Atlantic and Eastern Canada in Fall

Fundy and Cape Breton produce reliable autumn foliage through September and October. The hardwood forests of Cape Breton's Highlands plateau peak in late September; the coastal headland trails — which don't have the shade cover of interior forest routes — remain comfortable for hiking through mid-October. Fundy's tidal trails are also productive in fall, with the added advantage of reduced visitor volume after Labour Day.

Seasonal Quick Reference

  • Mountain parks — best hiking window: Late June through September
  • West Coast Trail: May 1 – September 30 (quota applies)
  • Algonquin interior canoe routes: Ice-out (mid-April) through October
  • Atlantic parks — main season: May through October
  • Larch season (Banff/Jasper): Late September through mid-October

Trail Conditions and How to Check Them

Parks Canada publishes current trail condition reports for most national parks on their individual park websites. In Banff, the trail report is updated at least weekly through the hiking season; in smaller parks, less frequently. For provincial parks in Ontario, the Ontario Parks website publishes alerts that cover trail closures and conditions. BC Parks posts similar information, though the level of detail varies by park and season.

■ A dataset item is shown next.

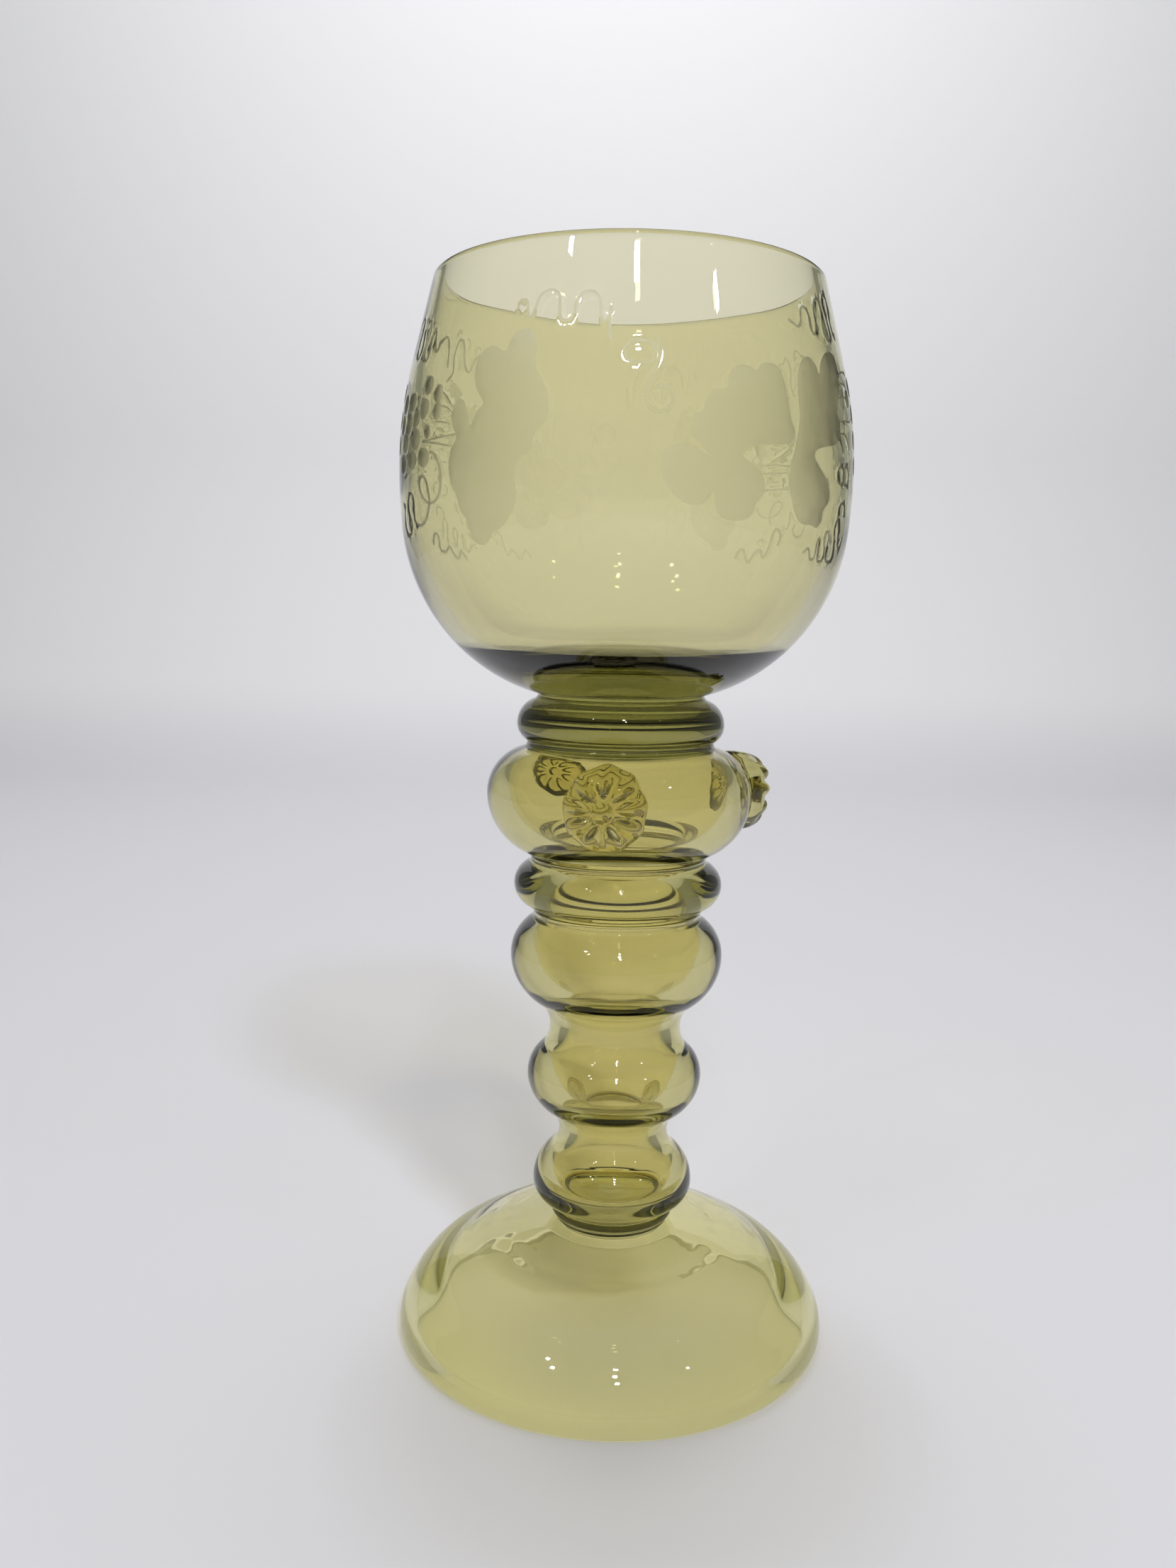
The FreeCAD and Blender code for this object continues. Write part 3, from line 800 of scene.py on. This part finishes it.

Weather forecasts specific to mountain elevations — rather than valley-floor town forecasts — are available through Avalanche Canada for mountain ranges and through Environment and Climate Change Canada for point-specific station data near major parks.

Trail opening dates, permit quotas, and access conditions vary from year to year based on snowpack, weather events, and park management decisions. The information above reflects general patterns rather than specific forecasts. Always consult current park condition reports before a trip.